The Semantic Analysis Method (SAM) Project aims to develop an open source tool for identifying and analyzing unstructured descriptions of archives and special collections materials to generate potential access points suitable for linked data applications. This project reports on the development of the SAM tool, which is a software application that utilizes the semantic analysis engine Open Calais to linguistically process archival finding aids and generate potential metadata (access points) through entity extraction.The entities derived from the analysis are parsed and saved in the comma-separated value (CSV) database format, and can then easily be imported into a data cleanup application such as OpenRefine.

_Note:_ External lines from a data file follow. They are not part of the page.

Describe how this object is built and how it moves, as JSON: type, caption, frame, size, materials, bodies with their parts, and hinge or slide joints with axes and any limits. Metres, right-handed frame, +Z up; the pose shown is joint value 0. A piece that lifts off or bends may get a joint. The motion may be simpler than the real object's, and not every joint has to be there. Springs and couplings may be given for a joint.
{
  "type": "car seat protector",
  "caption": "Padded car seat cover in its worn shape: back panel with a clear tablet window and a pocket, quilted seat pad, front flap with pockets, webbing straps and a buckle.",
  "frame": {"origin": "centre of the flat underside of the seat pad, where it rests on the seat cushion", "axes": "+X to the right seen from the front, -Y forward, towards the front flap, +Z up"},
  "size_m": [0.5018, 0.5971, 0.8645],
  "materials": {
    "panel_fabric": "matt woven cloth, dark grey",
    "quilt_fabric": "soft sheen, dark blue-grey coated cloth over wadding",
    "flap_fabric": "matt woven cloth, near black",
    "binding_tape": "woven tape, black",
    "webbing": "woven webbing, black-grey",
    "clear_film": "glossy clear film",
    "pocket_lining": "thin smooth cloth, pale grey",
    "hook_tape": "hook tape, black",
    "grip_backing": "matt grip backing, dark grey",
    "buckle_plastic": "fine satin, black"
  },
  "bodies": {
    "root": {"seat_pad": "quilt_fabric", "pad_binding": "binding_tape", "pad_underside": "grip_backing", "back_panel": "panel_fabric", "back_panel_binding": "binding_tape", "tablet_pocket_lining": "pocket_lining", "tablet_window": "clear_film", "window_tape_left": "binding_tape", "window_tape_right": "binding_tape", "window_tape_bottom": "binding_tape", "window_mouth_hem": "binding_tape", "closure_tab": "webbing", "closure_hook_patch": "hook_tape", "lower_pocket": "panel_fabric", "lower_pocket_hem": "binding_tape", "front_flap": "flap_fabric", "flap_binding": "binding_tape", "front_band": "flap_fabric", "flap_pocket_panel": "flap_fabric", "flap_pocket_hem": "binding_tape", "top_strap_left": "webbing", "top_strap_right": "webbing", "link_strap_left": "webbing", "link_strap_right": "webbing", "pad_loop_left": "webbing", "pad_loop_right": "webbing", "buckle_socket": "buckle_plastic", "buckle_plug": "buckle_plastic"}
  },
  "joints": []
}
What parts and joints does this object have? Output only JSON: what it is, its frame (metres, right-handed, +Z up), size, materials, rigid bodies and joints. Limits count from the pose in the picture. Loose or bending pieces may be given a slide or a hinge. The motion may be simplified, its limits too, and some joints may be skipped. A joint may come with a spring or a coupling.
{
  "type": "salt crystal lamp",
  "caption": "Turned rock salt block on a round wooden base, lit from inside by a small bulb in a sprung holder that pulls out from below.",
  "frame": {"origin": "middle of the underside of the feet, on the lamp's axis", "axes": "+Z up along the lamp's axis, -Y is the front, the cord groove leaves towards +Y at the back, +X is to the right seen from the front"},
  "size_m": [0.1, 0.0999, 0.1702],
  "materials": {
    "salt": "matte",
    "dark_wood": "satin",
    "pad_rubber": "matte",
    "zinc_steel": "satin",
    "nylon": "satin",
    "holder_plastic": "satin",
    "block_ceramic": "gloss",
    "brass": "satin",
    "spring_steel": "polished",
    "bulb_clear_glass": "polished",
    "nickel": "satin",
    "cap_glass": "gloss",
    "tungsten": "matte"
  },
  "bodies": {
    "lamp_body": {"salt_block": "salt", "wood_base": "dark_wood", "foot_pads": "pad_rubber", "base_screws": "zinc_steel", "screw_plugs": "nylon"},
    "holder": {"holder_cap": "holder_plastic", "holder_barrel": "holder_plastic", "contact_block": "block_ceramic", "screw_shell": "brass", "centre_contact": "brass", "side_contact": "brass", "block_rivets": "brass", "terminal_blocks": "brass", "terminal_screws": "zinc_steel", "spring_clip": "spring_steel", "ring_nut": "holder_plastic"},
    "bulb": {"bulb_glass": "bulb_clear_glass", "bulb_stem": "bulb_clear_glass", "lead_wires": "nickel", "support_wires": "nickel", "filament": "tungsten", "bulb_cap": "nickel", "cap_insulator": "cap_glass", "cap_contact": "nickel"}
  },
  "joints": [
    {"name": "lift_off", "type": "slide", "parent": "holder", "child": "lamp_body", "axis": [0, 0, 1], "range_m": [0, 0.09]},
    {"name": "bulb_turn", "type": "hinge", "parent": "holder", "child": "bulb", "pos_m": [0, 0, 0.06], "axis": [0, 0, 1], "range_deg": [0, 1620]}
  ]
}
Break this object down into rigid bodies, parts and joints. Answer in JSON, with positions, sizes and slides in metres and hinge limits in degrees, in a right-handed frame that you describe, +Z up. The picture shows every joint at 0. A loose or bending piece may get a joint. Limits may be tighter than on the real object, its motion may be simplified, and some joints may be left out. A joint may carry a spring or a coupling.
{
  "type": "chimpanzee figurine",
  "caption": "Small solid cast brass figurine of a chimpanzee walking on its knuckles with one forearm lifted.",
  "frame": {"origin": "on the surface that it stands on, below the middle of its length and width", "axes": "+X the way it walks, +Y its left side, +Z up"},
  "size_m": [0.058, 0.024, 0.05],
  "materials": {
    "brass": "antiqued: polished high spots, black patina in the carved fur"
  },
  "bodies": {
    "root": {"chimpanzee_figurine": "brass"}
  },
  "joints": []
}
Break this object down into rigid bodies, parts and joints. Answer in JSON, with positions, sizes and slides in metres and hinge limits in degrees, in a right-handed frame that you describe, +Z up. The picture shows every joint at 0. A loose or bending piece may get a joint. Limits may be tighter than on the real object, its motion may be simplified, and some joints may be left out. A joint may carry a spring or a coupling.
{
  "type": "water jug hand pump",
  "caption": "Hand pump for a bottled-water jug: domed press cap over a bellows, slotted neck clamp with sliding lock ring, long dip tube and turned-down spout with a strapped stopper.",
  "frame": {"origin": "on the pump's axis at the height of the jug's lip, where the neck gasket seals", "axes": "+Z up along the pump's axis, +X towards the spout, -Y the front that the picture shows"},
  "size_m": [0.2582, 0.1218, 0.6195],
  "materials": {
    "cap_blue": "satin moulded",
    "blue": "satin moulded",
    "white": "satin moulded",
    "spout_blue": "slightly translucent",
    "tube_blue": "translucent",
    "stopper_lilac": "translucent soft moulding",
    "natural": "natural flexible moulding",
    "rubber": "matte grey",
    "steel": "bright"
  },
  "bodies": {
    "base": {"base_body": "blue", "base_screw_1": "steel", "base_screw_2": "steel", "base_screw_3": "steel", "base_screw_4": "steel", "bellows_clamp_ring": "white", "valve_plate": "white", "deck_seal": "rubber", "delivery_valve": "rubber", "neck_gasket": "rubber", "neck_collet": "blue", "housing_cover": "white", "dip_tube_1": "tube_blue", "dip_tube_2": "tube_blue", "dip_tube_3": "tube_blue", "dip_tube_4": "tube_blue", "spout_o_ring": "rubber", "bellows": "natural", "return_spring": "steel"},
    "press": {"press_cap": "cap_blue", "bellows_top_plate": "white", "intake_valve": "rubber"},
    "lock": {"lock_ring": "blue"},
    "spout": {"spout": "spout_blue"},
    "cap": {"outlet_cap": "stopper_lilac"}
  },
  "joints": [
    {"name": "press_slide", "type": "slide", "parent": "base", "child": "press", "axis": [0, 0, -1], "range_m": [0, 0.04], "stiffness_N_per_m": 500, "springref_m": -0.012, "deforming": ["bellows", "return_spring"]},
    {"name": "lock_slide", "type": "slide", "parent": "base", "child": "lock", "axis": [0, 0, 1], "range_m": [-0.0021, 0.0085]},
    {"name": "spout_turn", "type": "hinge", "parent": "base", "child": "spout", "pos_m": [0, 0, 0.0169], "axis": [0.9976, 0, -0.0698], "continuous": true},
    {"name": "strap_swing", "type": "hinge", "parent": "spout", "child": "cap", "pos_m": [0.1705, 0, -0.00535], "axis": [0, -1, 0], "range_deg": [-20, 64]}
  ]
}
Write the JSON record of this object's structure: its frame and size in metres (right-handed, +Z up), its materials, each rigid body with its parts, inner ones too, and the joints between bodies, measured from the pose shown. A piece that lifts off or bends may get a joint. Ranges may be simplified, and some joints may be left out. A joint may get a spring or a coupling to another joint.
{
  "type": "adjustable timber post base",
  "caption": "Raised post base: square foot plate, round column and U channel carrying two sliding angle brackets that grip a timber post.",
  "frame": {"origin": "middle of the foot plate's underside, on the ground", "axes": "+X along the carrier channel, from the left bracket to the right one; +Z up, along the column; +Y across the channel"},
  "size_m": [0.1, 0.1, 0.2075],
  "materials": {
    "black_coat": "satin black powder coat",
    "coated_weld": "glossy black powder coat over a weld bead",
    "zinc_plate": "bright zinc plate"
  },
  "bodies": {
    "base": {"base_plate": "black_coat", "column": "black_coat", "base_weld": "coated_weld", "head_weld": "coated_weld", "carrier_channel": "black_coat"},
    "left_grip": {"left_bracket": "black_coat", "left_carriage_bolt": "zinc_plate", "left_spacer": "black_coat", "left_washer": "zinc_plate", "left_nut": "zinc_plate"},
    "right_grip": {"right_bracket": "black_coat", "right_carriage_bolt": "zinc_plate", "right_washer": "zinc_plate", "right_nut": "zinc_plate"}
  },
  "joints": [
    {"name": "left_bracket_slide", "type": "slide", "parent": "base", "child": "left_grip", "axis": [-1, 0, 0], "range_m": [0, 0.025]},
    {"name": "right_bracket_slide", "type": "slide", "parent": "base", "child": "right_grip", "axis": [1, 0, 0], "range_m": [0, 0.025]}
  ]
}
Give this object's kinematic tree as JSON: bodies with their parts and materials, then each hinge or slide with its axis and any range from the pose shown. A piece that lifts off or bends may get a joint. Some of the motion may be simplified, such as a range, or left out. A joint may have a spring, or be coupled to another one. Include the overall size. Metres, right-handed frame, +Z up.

This tool provides an important bridging application for converting valuable, unstructured information found in archival descriptions into usable, semantically-defined access points. (Source code available at: https://github.com/sammysemantics/SAM)
The research project to develop and test the SAM tool occurred in 4 stages: 1) the initial identification of problem and exploration of potential solutions; 2) the development of a software program to automate entity extraction process and parse the resulting data into a database (the SAM tool); 3) further refinement of the SAM tool to modularize each task and develop a user-friendly interface that could be easily adopted by archivists without extensive technical/programming experience; 4) exploration of the OpenRefine data clean-up tool to improve the quality of resulting dataset, and establish the limitations of linking entities from the data set to outside data sources.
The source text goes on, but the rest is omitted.